Für mich war es diese kleine und doch große Botschaft, die den Film zu etwas Besonderem gemacht hat. Wie gesagt, von Pixar/Disney erwarte ich hohe Qualität – und die habe ich auch gekriegt. Ich erwarte ein Happy End und nette Bilder und viele Gags in hoher Dichte – alles da. Diesmal gab’s zwar keine wahnsinnig innovative Animation wie zum Beispiel bei den Incredibles, aber die Bilder sind trotzdem noch beeindruckend, zum Beispiel durch ihre Farbigkei: die Gelbtöne in der Küche, die Flammen, die Kupfertöpfe. Oder die ganzen Feinheiten: die Haare der Ratten, das fast fühlbare Tuch der Kochuniformen, das in klarem Kontrast steht zur menschlichen Haut, die stets cartoonhaft bleibt. Die Latte liegt also wie immer hoch, aber ich glaube, dass es in Ratatouille gar nicht darum ging, nochmal und nochmal und nochmal zu beweisen, dass Pixar fantastisches Zeug aus seinen Rechnern kriegt. Sondern diesmal ging es wirklich darum, dem Zuschauer noch ein bisschen was von der Zuneigung mitzugeben, die die Animateure und Programmierer und wie sie alle heißen, anscheinend im Laufe ihrer Arbeit entwickelt haben.
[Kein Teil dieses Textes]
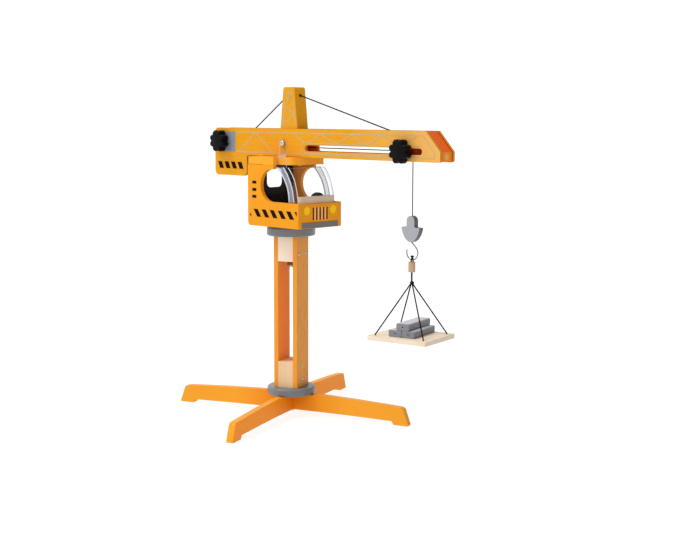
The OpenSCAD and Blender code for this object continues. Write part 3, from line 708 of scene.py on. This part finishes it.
def star(b, x, z):
    """Eight-lobed hand knob outside the near panel, its face domed and its edges rounded."""
    profile = [(0.02, -34.4), (0.3, -34.4), (0.42, -34.0), (0.5, -33.8), (0.78, -34.1), (0.88, -33.6), (0.95, -32.6),
               (0.99, -31.2), (1.0, -29.4), (1.0, -22.2), (0.985, -21), (0.9, -20.1), (0.5, -19.9), (0.43, -19.6),
               (0.43, -17.75)]
    sides = 128
    verts = []
    for scale, y in profile:
        for i in range(sides):
            t = 2 * math.pi * i / sides
            lobe = (math.cos(4 * (t - math.pi / 8)) ** 2 + 0.02) ** 0.4
            depth = LOBE_DEPTH * min(1, max(0, (scale - 0.45) / 0.4))
            r = scale * (KNOB_R - depth * (1 - lobe))
            verts.append(at(x + r * math.cos(t), y, z + r * math.sin(t)))
    n = len(profile)
    b.add(verts, [(k * sides + i, k * sides + (i + 1) % sides, (k + 1) * sides + (i + 1) % sides, (k + 1) * sides + i)
                  for k in range(n - 1) for i in range(sides)]
          + [tuple(range(sides)), tuple((n - 1) * sides + i for i in range(sides))])


for name, x, z, body in (("winch", WINCH_X, WINCH_Z, "winch"), ("trolley", 269, SLOT_Z, "clamp")):
    b = Builder()
    star(b, x, z)
    knob = b.make(f"{name}_star_knob", "black_knob", body, True)
    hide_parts(f"{name}_knob")


def on_mast(out, along, z):
    """A point or direction out from the mast's right panel and along it."""
    c, s = math.cos(SPIN), math.sin(SPIN)
    return out * c - along * s, out * s + along * c, z


b = Builder()
for side in (1, -1):
    for y, z in ((-13, 280), (13, 280), (0, 62), (0, 84)):
        b.screw(on_mast(side * 21.5, y, z), on_mast(side, 0, 0), 3.4, 0.9)
b.make("mast_screw_heads", "steel", "base")
b = Builder()
for side in (1, -1):
    b.screw((0, side * 21.4, 466), (0, side, 0), 4.9, 1.5)
b.make("visor_screw_heads", "steel", "upper")

# ---------------------------------------------------------------- printed markings


def band(points, width, closed=False):
    """Mitred strips along a line of (u, v)."""
    pts = [Vector(p) for p in points]
    n = len(pts)
    left, right = [], []
    for k in range(n):
        prev = pts[k - 1] if (k or closed) else None
        nxt = pts[(k + 1) % n] if (k < n - 1 or closed) else None
        d1 = (pts[k] - prev).normalized() if prev is not None else (nxt - pts[k]).normalized()
        d2 = (nxt - pts[k]).normalized() if nxt is not None else d1
        n1, n2 = Vector((-d1.y, d1.x)), Vector((-d2.y, d2.x))
        m = (n1 + n2).normalized()
        m *= min(2.5, 1 / max(0.2, m.dot(n1))) * width / 2
        left.append(pts[k] + m)
        right.append(pts[k] - m)
    last = n if closed else n - 1
    return [[tuple(left[k]), tuple(left[(k + 1) % n]), tuple(right[(k + 1) % n]), tuple(right[k])] for k in range(last)]


def circle(u, v, r, n=32):
    return [(u + r * math.cos(2 * math.pi * k / n), v + r * math.sin(2 * math.pi * k / n)) for k in range(n)]


def slant(u, v, width, lean, height):
    """A leaning bar from its top left corner."""
    return [(u, v), (u + width, v), (u + width + lean, v - height), (u + lean, v - height)]


LINE = 2.2  # width of the thin lines
INK_BACK, INK_FRONT, INK_STEP = 0.01, 0.1, 0.012  # how far a print stands off its face, each shape a step further


def box(u0, v0, u1, v1):
    return [(u0, v0), (u1, v0), (u1, v1), (u0, v1)]


def printed(name, ink, o, face, shapes, body="upper"):
    """A piece of thin printed shapes on a flat face through o. face holds the directions of u, of v and outwards."""
    o, across, up_face, outward = (Vector(v) for v in (o, *face))
    b = Builder()
    for k, shape in enumerate(shapes):  # each a hair above the last, so that crossing lines stay apart
        n = len(shape)
        low = [o + across * u + up_face * v + outward * INK_BACK for u, v in shape]
        top = [o + across * u + up_face * v + outward * (INK_FRONT + INK_STEP * k) for u, v in shape]
        faces = [tuple(range(n, 2 * n))] + [(i, (i + 1) % n, n + (i + 1) % n, n + i) for i in range(n)]
        b.add([at(*p) for p in low + top], faces)
    b.make(name, ink, body)


JIB_FACE, CAB_FACE, POST_FACE = 17.25, 50, 12.25  # outer faces, from the crane's middle plane
MAST_FACE = 22  # outer face of a mast panel, from the mast's axis
CAB_FRONT, TIP_END = 70.2, 339.5  # faces turned to +X
TO_FRONT = ((0, 1, 0), (0, 0, 1), (1, 0, 0))

for side, name in ((-1, "near"), (1, "far")):
    face = ((1, 0, 0), (0, 0, 1), (0, side, 0))
    jib, cab, post = ((0, side * y, 0) for y in (JIB_FACE, CAB_FACE, POST_FACE))
    # jib: border, braces, the zigzag over the slot and the slot's outline
    shapes = band([(-121, 484), (307, 484), (329.5, 458.5), (329.5, 449.8), (-121, 449.8)], LINE)
    shapes += band([(-112, 450.6), (-70, 483.2), (-28, 450.6)], LINE)
    shapes += band([(28, 483.2), (50, 467.4), (58, 467.4), (88, 483.2), (124, 467.4), (158, 483.2), (192, 467.4),
                    (225, 483.2), (260, 467.4), (294, 483.2)], LINE)
    shapes += band([(46.2, SLOT_Z), (46.2, 462.8), (50.2, 467.3), (300, 467.3)], LINE * 0.8)
    shapes += band([(46.2, SLOT_Z), (46.2, 456.2), (50.2, 451.8), (300, 451.8)], LINE * 0.8)
    printed(f"jib_lines_{name}", "ink_line", jib, face, shapes)
    printed(f"jib_band_{name}", "ink_grey", jib, face, [box(-172, 449.6, -122.5, 484.4)])
    stripes = [slant(-170 + 17.5 * k, 432, 10.6, 5.3, 12) for k in range(4)]
    printed(f"jib_stripes_{name}", "ink_black", jib, face, stripes)
    # cab side: leaning stripes, cut off at both ends, and three vents
    shapes = [slant(-39.6 + 20.05 * k, 356, 10.3, 9, 13) for k in range(5)]
    shapes += [[(-48, 349), (-44.6, 344), (-49, 344)], [(60.6, 356), (66, 356), (66, 348.5)]]
    shapes += [box(-42.5, z - 2.4, -32.4, z + 2.4) for z in (401, 388.6, 377)]
    printed(f"cab_stripes_{name}", "ink_black", cab, face, shapes)
    printed(f"roof_seam_{name}", "ink_seam_and_shadow", cab, face, [box(-53, 431.1, -16, 431.9)])
    # post: truss lines and a pulley
    shapes = band([(-7.6, 493), (-2.2, 537)], LINE) + band([(23.6, 493), (18.2, 537)], LINE)
    shapes += band([(-7, 497), (20, 515), (-3.6, 530)], LINE)
    printed(f"post_lines_{name}", "ink_line", post, face, shapes)
    shapes = band(circle(POST_X, STAY_Z, 6.2, 40), LINE, True) + [circle(POST_X, STAY_Z, 2.4)]
    printed(f"post_pulley_{name}", "ink_line", post, face, shapes)
    # painted shadow: the dark line where the jib stands on the roof
    printed(f"jib_foot_shadow_{name}", "ink_seam_and_shadow", jib, face, [box(-53, 444.1, 43, 445.1)])

# painted shade in the mouth of the stay cord's hole, on the post's sloping front and back
for side, name in ((1, "front"), (-1, "rear")):
    face = ((0, 1, 0), (-0.134 * side, 0, 0.991), (0.991 * side, 0, 0.134))
    printed(f"stay_hole_{name}", "ink_maroon", (POST_X + side * 15, 0, STAY_Z), face, [circle(0, 0, 2.7, 28)])

# cab front
front = (CAB_FRONT, 0, 0)
printed("headlights", "ink_yellow", front, TO_FRONT, [circle(y, 357, 7, 40) for y in (-30.6, 30.6)])
printed("grille", "ink_maroon", front, TO_FRONT, [box(y - 1.5, 341, y + 1.5, 362) for y in (-16, -8, 0, 8, 16)])
printed("grille_bars", "ink_cream", front, TO_FRONT, [box(y - 1.2, 341, y + 1.2, 362) for y in (-12, -4, 4, 12)])
printed("bumper", "ink_bumper", front, TO_FRONT, [box(-42.6, 328.2, 42.6, 337)])
# painted shadow: the dark line along the top of the bumper
printed("bumper_shadow", "ink_seam_and_shadow", front, TO_FRONT, [box(-42.6, 337, 42.6, 338.3)])

# mast: truss lines on the outer face of each panel
zigzag = [(-15, 303), (15, 272), (-15, 238), (15, 204), (-15, 170), (15, 136), (-15, 102), (15, 68)]
shapes = band([(-17.5, 306), (17.5, 306), (17.5, 55), (-17.5, 55)], LINE, True) + band(zigzag, LINE)
for side, name in ((1, "right"), (-1, "left")):
    face = (on_mast(0, 1, 0), (0, 0, 1), on_mast(side, 0, 0))
    printed(f"mast_lines_{name}", "ink_mast", on_mast(side * MAST_FACE, 0, 0), face, shapes, "base")

# the painted end of the jib's tip, and the dowel's end in it
printed("tip_face", "ink_orange", (TIP_END, 0, 0), TO_FRONT, [box(-12.2, 445, 12.2, 460)])
printed("tip_dowel", "ink_pale", (TIP_END + 0.1, 0, 0), TO_FRONT, [circle(0, 452.5, 4.6, 36)])

# ---------------------------------------------------------------- floor and light

FLOOR_HALF, FLOOR_Z = 40, -0.0004  # metres; just under the feet
BACKDROP = 1.04  # brightness of the studio, as lit and as seen

floor_mesh = bpy.data.meshes.new("floor")
floor_mesh.from_pydata([(i * FLOOR_HALF, j * FLOOR_HALF, FLOOR_Z) for i, j in CORNERS], [], [(0, 1, 2, 3)])
floor = bpy.data.objects.new("floor", floor_mesh)
bpy.context.scene.collection.objects.link(floor)
lit = Shader("floor", Roughness=0.8, IOR=1.2, Emission_Strength=0.84)
lit.bsdf.inputs["Emission Color"].default_value = (1, 1, 1, 1)
even = lit.noise(lit.place(), 3, 1)
lit.link(lit.ramp(even, [(0.3, (0.20, 0.20, 0.20)), (0.7, (0.205, 0.205, 0.205))]), lit.bsdf.inputs["Base Color"])
floor_mesh.materials.append(lit.material)

# a white studio: bright all round but on the right and high up, where dark cards hold the light back
world = bpy.data.worlds.new("studio")
bpy.context.scene.world = world
world.use_nodes = True
nt = world.node_tree
background = nt.nodes["Background"]
background.inputs["Color"].default_value = (1, 1, 1, 1)
where = nt.nodes.new("ShaderNodeTexCoord")


def world_span(vector, a0, a1, b0, b1):
    """b0 to b1 as the direction's share of the vector goes from a0 to a1."""
    dot = nt.nodes.new("ShaderNodeVectorMath")
    dot.operation = "DOT_PRODUCT"
    nt.links.new(where.outputs["Generated"], dot.inputs[0])
    dot.inputs[1].default_value = vector
    n = nt.nodes.new("ShaderNodeMapRange")
    n.interpolation_type = "SMOOTHSTEP"
    for key, v in zip(("From Min", "From Max", "To Min", "To Max"), (a0, a1, b0, b1)):
        n.inputs[key].default_value = v
    nt.links.new(dot.outputs["Value"], n.inputs[0])
    return n.outputs[0]


product = nt.nodes.new("ShaderNodeMath")
product.operation = "MULTIPLY"
nt.links.new(world_span((0.723, 0.691, 0), 0.36, 0.85, BACKDROP, 0.16), product.inputs[0])
nt.links.new(world_span((0, 0, 1), 0.2, 0.7, 1.0, 0.75), product.inputs[1])
seen = nt.nodes.new("ShaderNodeMix")  # the backdrop itself is white from every side
nt.links.new(nt.nodes.new("ShaderNodeLightPath").outputs["Is Camera Ray"], seen.inputs[0])
nt.links.new(product.outputs[0], seen.inputs[2])
seen.inputs[3].default_value = BACKDROP
nt.links.new(seen.outputs[0], background.inputs["Strength"])

sun = bpy.data.lights.new("key", "SUN")
sun.energy = 1.7
sun.angle = math.radians(28)
key = bpy.data.objects.new("key", sun)
bpy.context.scene.collection.objects.link(key)
key.rotation_euler = Vector((0.30, 0.38, -0.87)).to_track_quat("-Z", "Y").to_euler()

view = bpy.context.scene.view_settings
view.view_transform = "Standard"
view.look = "None"
view.exposure = 0.0

bpy.context.view_layer.update()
Eben die Zuneigung zu gutem Essen. Und den Wunsch, sich mal wieder ein bisschen mehr Zeit zu nehmen, um zu genießen, um sich daran zu erfreuen, was wir alles auf unserem Tisch haben können. Diese Zuneigung verdichtet sich wundervoll in der Szene, in der der gefürchtete Kritiker ein ganz einfaches Gericht vorgesetzt bekommt. Die Pointe will ich nicht verraten, aber wer danach noch Pop Tarts ohne schlechtes Gewissen isst, hat es nicht besser verdient.